Frequently Asked Questions About Resin Driveway Repair
Can resin driveways be repaired?
Yes. Almost every resin driveway problem can be repaired, from loose stones and stains to cracks and discolouration. Patch repairs blend in well when matching aggregates and UV-stable resin are used. Only severe sub-base failure requires full replacement.
Why are stones coming loose on my resin driveway?
Loose stones mean the aggregate didn’t bond properly with the resin during installation. The usual causes are an incorrect resin-to-stone ratio, poor mixing, installation in damp weather, or insufficient curing time.

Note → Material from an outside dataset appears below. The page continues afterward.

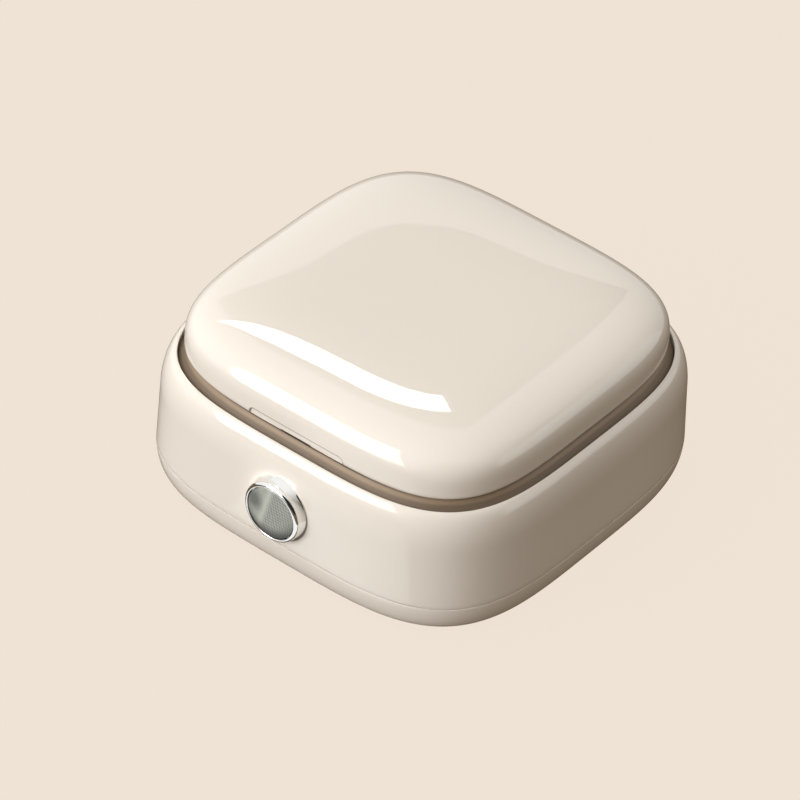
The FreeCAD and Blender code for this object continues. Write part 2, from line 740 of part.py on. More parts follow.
def switch_board():
    """Small upright board behind the button, screwed to two bosses of the housing."""
    plate = block("switch_plate", "2 * switch_plate_half", "switch_sheet", "switch_plate_height",
                  "-switch_plate_half", "-switch_back", "button_height - switch_plate_height / 2")
    holes = [rod(f"switch_plate_hole_{side}", "board_screw", "6", f"{side} * switch_screw_x",
                 "-switch_back - 2",
                 "button_height", "Y") for side in (-1, 1)]
    return cut("switch_plate_drilled", plate, *holes)


def lead(points, radius, bend):
    """Round wire along straight runs joined by tangent arcs."""
    points = [Vector(*p) for p in points]
    edges = []
    last = points[0]
    for before, here, after in zip(points, points[1:], points[2:]):
        back = (before - here).normalize()
        on = (after - here).normalize()
        half = back.getAngle(on) / 2
        reach = bend / math.tan(half)
        start = here + back * reach
        end = here + on * reach
        middle = here + (back + on).normalize() * (bend / math.sin(half) - bend)
        edges += [Part.LineSegment(last, start).toShape(), Part.Arc(start, middle, end).toShape()]
        last = end
    edges.append(Part.LineSegment(last, points[-1]).toShape())
    path = Part.Wire(edges)
    section = Part.Wire([Part.Circle(points[0], points[1] - points[0], radius).toShape()])
    return path.makePipeShell([section], True, True)


def switch_lead():
    """Two wires from the switch board's lower edge to the front connector of the driver board."""
    top = size("button_height - switch_plate_height / 2")
    low = size("board_low + board_sheet + plug_middle")
    back = -size("switch_back - switch_sheet / 2")
    wires = [lead([(x, back, top), (x, back, low), (x, FRONT_PLUG_Y, low)], 0.55, 3.0)
             for x in (FRONT_PLUG_X + 2.5, FRONT_PLUG_X + 5.0)]
    return shaped("switch_wires", Part.makeCompound(wires))


def transducer_leads():
    """Two wires from the disc's lower face to the side connector of the driver board."""
    top = size("tank_floor - tank_sheet - disc_height")
    low = size("board_low + board_sheet + plug_middle")
    start = 12.0
    wires = [lead([(start, y, top), (start, y, low), (SIDE_PLUG_X, y, low)], 0.45, 1.4)
             for y in (-1.25, 1.25)]
    return shaped("disc_wires", Part.makeCompound(wires))


# ---------------------------------------------------------------- driver board

def driver_board():
    """Sheet with four screw holes, padded from one sketch and drilled by a second."""
    body = doc.addObject("PartDesign::Body", "board")
    sketch = body.newObject("Sketcher::SketchObject", "board_outline")
    sketch.AttachmentSupport = [(origin_plane(body, "XY_Plane"), "")]
    sketch.MapMode = "FlatFace"
    wide = "2 * board_half"
    deep = "board_front + board_back"
    step = "board_front + board_step"
    tail = f"{wide} - board_tail_inset"
    outline(sketch, [("0", "0"), (wide, "0"), (wide, step), (tail, step), (tail, deep),
                     ("board_tail_inset", deep), ("board_tail_inset", step), ("0", step)])
    pad = body.newObject("PartDesign::Pad", "board_pad")
    pad.Profile = sketch
    bind(pad, Length="board_sheet")
    doc.recompute()
    drill = body.newObject("Sketcher::SketchObject", "board_drill")
    drill.AttachmentSupport = [(origin_plane(body, "XY_Plane"), "")]
    drill.MapMode = "FlatFace"
    for n, (x, y) in enumerate(BOARD_HOLES):
        u, v = f"board_half + {x}", f"board_front + {y}"
        drill.addGeometry(Part.Circle(Vector(size(u), size(v), 0), Vector(0, 0, 1), 1.0), False)
        for kind, text in (("DistanceX", u), ("DistanceY", v)):
            index = drill.addConstraint(Sketcher.Constraint(kind, -1, 1, n, 3, size(text)))
            drill.setExpression(f"Constraints[{index}]", bound(text))
        index = drill.addConstraint(Sketcher.Constraint("Radius", n, 1.0))
        drill.setExpression(f"Constraints[{index}]", bound("board_screw + 0.1"))
    holes = body.newObject("PartDesign::Pocket", "board_holes")
    holes.Profile = drill
    holes.Type = "ThroughAll"
    holes.Reversed = True
    return move_to(body, "-board_half", "-board_front", "board_low")


def board_capacitors():
    """Two electrolytic cans with a crimp groove, in the tall space behind the tank."""
    cans = []
    for n, x in enumerate(("-20", "-12.5")):
        can = rod(f"can_{n}", "can_radius", "can_height", x, "can_place_y", BOARD_TOP)
        crimp = doc.addObject("Part::Torus", f"crimp_{n}")
        bind(crimp, Radius1="crimp_ring", Radius2="crimp_wire")
        move_to(crimp, x, "can_place_y", BOARD_TOP + " + crimp_height")
        cans.append(cut(f"capacitor_{n}", can, crimp))
    return group("capacitor_set", cans)


def board_inductor():
    """Drum core: two flanges with the winding between them."""
    above = BOARD_TOP + " + drum_flange"
    low = rod("drum_low", "drum_radius", "drum_flange", "drum_x", "drum_y", BOARD_TOP)
    winding = rod("drum_winding", "winding_radius", "winding_height", "drum_x", "drum_y", above)
    high = rod("drum_high", "drum_radius", "drum_flange", "drum_x", "drum_y", above + " + winding_height")
    return fuse("inductor", low, winding, high)


def board_transistors():
    """Two flat power transistors, each with its metal tab."""
    cases = []
    for n, x in enumerate(("-16", "-4")):
        case = block(f"transistor_case_{n}", "case_width", "case_depth", "case_height", x, "case_y",
                     BOARD_TOP)
        tab = block(f"transistor_tab_{n}", "tab_width", "tab_depth", "tab_height",
                    f"{x} + (case_width - tab_width) / 2", "case_y + case_depth", BOARD_TOP)
        cases.append(fuse(f"transistor_{n}", case, tab))
    return group("transistor_set", cases)


def board_chips():
    """Controller, its driver and a row of small passives."""
    chips = [block("controller", "controller_width", "controller_width", "controller_height", "-20", "-22",
                   BOARD_TOP),
             block("gate_driver", "driver_width", "driver_depth", "driver_height", "-4", "-24", BOARD_TOP)]
    for n in range(6):
        chips.append(block(f"passive_{n}", "passive_length", "passive_width", "passive_height",
                           f"6 + {n} * passive_pitch", "-25", BOARD_TOP))
    return group("chip_set", chips)


def board_connectors():
    """Plug housings that the transducer's and the switch's wires end in."""
    front = block("front_connector", "plug_length", "plug_depth", "plug_height", f"{FRONT_PLUG_X}",
                  f"{FRONT_PLUG_Y}", BOARD_TOP)
    side = block("side_connector", "plug_depth", "plug_length", "plug_height", f"{SIDE_PLUG_X}",
                 "-plug_length / 2", BOARD_TOP)
    return group("connector_set", [front, side])


def usb_socket():
    """Flat metal socket shell with rounded sides and a contact tongue."""
    back = "body_width / 2 - socket_inset - socket_depth"

    def tube(name, shrink, start, length):
        flat = block(f"{name}_flat", "socket_width - socket_height", length, f"socket_height - 2 * {shrink}",
                     "-(socket_width - socket_height) / 2", start, f"{BOARD_TOP} + {shrink}")
        ends = [rod(f"{name}_end_{side}", f"socket_height / 2 - {shrink}", length,
                    f"{side} * (socket_width - socket_height) / 2", start,
                    f"{BOARD_TOP} + socket_height / 2", "Y") for side in (-1, 1)]
        return fuse(name, flat, *ends)

    shell = cut("socket_shell", tube("socket_outside", "0", back, "socket_depth"),
                tube("socket_inside", "socket_sheet", back + " + socket_back_wall", "socket_depth"))
    tongue = block("socket_tongue", "tongue_width", "socket_depth - 2", "tongue_height", "-tongue_width / 2",
                   back + " + 1", f"{BOARD_TOP} + (socket_height - tongue_height) / 2")
    return fuse("socket", shell, tongue)


# ---------------------------------------------------------------- lid hardware

def lid_hinge():
    """Hinge leaf: middle knuckle, upright and a flat leg screwed up into the lid."""
    wide = "2 * knuckle_half"
    low = "lid_low + leaf_clearance"
    back = "hinge_back - 1 + leaf_upright"
    knuckle = rod("leaf_knuckle", "knuckle_radius", wide, "-knuckle_half", "hinge_back", "hinge_height", "X")
    upright = block("leaf_upright", wide, "leaf_upright", f"{low} + leaf_sheet - hinge_height",
                    "-knuckle_half", "hinge_back - 1", "hinge_height")
    leg = block("leaf_leg", wide, f"{back} - leaf_front", "leaf_sheet", "-knuckle_half", "leaf_front", low)
    tools = [rod("leaf_bore", "pin_radius + pin_play", wide + " + 2", "-knuckle_half - 1", "hinge_back",
                 "hinge_height", "X")]
    for side in (-1, 1):
        x = f"{side} * leaf_screw_x"
        tools.append(cone(f"leaf_sink_{side}", x, "leaf_screw_y", low))
        tools.append(rod(f"leaf_hole_{side}", "board_screw", "6", x, "leaf_screw_y", "lid_low - 1"))
    return cut("leaf", fuse("leaf_blank", knuckle, upright, leg), *tools)


def hinge_screws():
    return group("hinge_screw_set", [countersunk_screw(f"hinge_screw_{side}", f"{side} * leaf_screw_x",
                                                       "leaf_screw_y", "lid_low + leaf_clearance", "6")
                                     for side in (-1, 1)])


def liner_screws():
    return group("liner_screw_set", [countersunk_screw(f"liner_screw_{n}", f"{i} * liner_screw",
                                                       f"{j} * liner_screw", "lid_low + liner_gap", "6")
                                     for n, (i, j) in enumerate(CORNERS)])


def lid_catch():
    """Bent spring strip on the liner; its tail drops into the collar's front slot."""
    wide = "2 * catch_strip_half"
    low = "collar_top - 0.7"
    leg = block("catch_leg", wide, "6", "catch_strip", "-catch_strip_half", "-catch_front", LINER_TOP)
    tail = block("catch_tail", wide, "catch_strip", f"{LINER_TOP} + catch_strip - ({low})",
                 "-catch_strip_half", "-catch_front", low)
    return fuse("catch", leg, tail)


# ---------------------------------------------------------------- assembly

node("base_housing", base_housing())
node("bottom_cover", bottom_cover())
node("rim_collar", rim_collar())
node("tank", tank())
node("tank_seal", flat_ring("tank_gasket", size("flange_half - 0.2"), size("tank_half + 1.2"),
                            size("ledge_high"), size("ledge_high + seal_height")))
node("transducer_disc", rod("piezo_disc", "disc_radius", "disc_height", "0", "0",
                            "tank_floor - tank_sheet - disc_height"))
node("transducer_leads", transducer_leads())
node("driver_board", driver_board())
node("board_inductor", board_inductor())
node("board_capacitors", board_capacitors())
node("board_transistors", board_transistors())
node("board_chips", board_chips())
node("board_connectors", board_connectors())
node("usb_socket", usb_socket())
node("button_bezel", button_bezel())
node("button_nut", button_nut())
node("button_cap", button_cap())
node("stem_clip", stem_clip())
node("button_spring", button_spring())
node("switch_board", switch_board())
node("tact_switch", tact_switch())
node("switch_plunger", rod("plunger", "plunger_radius", "plunger_length", "0", "-stem_back", "button_height",
                           "Y"))
node("switch_lead", switch_lead())
node("rubber_feet", rubber_feet())
node("cover_screws", cover_screws())
node("board_screws", board_screws())
node("switch_screws", switch_screws())
node("hinge_pin", rod("pin", "pin_radius", "2 * hinge_half - 1", "-hinge_half + 0.5", "hinge_back",
                      "hinge_height", "X"))
node("lid_shell", lid_shell())
node("lid_liner", lid_liner())
node("lid_seal", flat_ring("lid_gasket", size("lid_seal_half"), size("lid_seal_inner"),
                           size("collar_top + 0.35"), size("lid_low + liner_gap")))
node("lid_hinge", lid_hinge())
node("hinge_screws", hinge_screws())
node("liner_screws", liner_screws())
node("lid_catch", lid_catch())

doc.removeObject(reckoner.Name)
doc.recompute()

# ---------------------------------------------------------------- checks and export

broken = [thing.Name for thing in doc.Objects if "Invalid" in thing.State or "Error" in thing.State]
assert not broken, f"failed objects: {broken}"
for name, thing in nodes.items():
    shape = thing.Shape
    assert not shape.isNull() and shape.isValid(), f"{name} has no valid shape"
    assert shape.Solids, f"{name} has no solid"

os.makedirs("parts", exist_ok=True)
for name, thing in nodes.items():
    thing.Shape.exportStep(f"parts/{name}.step")
    box = thing.Shape.optimalBoundingBox(False)
    print(f"{name:18s} solids {len(thing.Shape.Solids):2d} volume {thing.Shape.Volume:10.1f}"
          f"  x {box.XMin:7.2f} {box.XMax:7.2f}  y {box.YMin:7.2f} {box.YMax:7.2f}"
          f"  z {box.ZMin:6.2f} {box.ZMax:6.2f}")
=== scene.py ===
"""Looks of the small ultrasonic cleaner: smooth shells, bright button ring, steel tank and inner parts."""

import json
import math

import bpy
import numpy as np
from mathutils import Matrix, Vector


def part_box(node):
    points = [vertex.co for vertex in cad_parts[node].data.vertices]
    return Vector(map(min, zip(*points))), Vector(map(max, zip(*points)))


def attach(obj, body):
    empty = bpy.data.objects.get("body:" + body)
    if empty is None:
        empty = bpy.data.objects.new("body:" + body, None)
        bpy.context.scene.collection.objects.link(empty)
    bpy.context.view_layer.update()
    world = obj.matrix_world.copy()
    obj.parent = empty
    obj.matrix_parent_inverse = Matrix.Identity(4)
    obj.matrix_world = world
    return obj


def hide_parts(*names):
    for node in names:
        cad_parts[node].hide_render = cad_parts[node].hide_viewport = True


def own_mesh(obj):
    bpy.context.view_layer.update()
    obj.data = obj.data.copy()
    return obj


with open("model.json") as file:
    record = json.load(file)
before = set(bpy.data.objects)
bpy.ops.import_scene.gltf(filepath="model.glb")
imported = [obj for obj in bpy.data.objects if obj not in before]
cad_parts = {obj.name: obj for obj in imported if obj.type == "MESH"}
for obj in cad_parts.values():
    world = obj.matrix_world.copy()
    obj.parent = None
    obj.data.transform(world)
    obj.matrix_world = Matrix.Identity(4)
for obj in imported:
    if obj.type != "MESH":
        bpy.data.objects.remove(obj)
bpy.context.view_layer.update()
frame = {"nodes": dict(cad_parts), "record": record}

MM = 0.001

# ---------------------------------------------------------------- places taken from the frame, in millimetres


def span(node):
    """Low and high corner of a CAD node's box in millimetres."""
    low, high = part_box(node)
    return np.array(low) / MM, np.array(high) / MM


housing_low, housing_high = span("base_housing")
cover_low, cover_high = span("bottom_cover")
lid_low, lid_high = span("lid_shell")
bezel_low, bezel_high = span("button_bezel")
cap_low, cap_high = span("button_cap")
collar_high = span("rim_collar")[1]
pin_low, pin_high = span("hinge_pin")
spring_low, spring_high = span("button_spring")

CENTRE_Y = (housing_low[1] + housing_high[1]) / 2
BODY_HALF = (housing_high[0] - housing_low[0]) / 2
BODY_POWER = 3.83
LID_POWER = 4.0

TOE_LOW = cover_low[2]
TOE_INSET = 3.3
BELLY_Z = 9.9
SIDE_DRAFT = 0.62
SHOULDER_Z = 27.2
RIM_Z = housing_high[2]
RIM_HALF = 57.1
WALL = 2.2
SEAM_Z = housing_low[2]
SEAM_GAP = 0.3
SEAM_ROUND = 0.05
LEDGE_LOW = 31.0
LEDGE_HIGH = 33.0
LEDGE_HALF = 47.0
LIP_ROUND = 0.3
LIP_DROP = 0.35
COVER_FLOOR = 2.0
COVER_CORNER = 1.6
COVER_FLOOR_INSET = 3.0
COVER_WALL_INSET = 1.2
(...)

How do I remove oil stains from a resin driveway?
Absorb fresh spills with cat litter or sand. For set-in stains, apply a resin-safe emulsifying degreaser, leave for 15 minutes, scrub with a stiff brush, and rinse with cold water. Never use solvent-based cleaners.
Why is my resin driveway yellowing?
Yellowing usually means non-UV-stable (aromatic) resin was used originally. UV-stable aliphatic resin prevents this. A UV sealant can slow further yellowing, but only resurfacing fully restores the original colour.
How much does it cost to repair a resin driveway in Bournemouth?
Small patch repairs typically cost £150 to £400. Larger patches run £400 to £900. Full resealing of an average driveway costs £500 to £1,200. Resurfacing on the existing base is usually £45-£70 per square metre.
Can you reseal a resin driveway?
Yes. Resealing involves cleaning the driveway thoroughly, allowing it to dry completely, and applying a fresh layer of UV-stable resin sealer. Most resin driveways benefit from resealing every two to three years.
Why does my resin driveway have puddles?
Puddles mean water can’t drain through the surface. Either the resin-to-aggregate ratio was wrong during installation (too much resin filled the drainage voids), the sub-base isn’t permeable, or the surface pores are blocked with debris.
How long should a resin driveway last before needing repair?
A properly installed resin driveway should last 15-25 years before major repairs are needed. Small touch-ups like resealing or minor patch repairs may be needed every few years.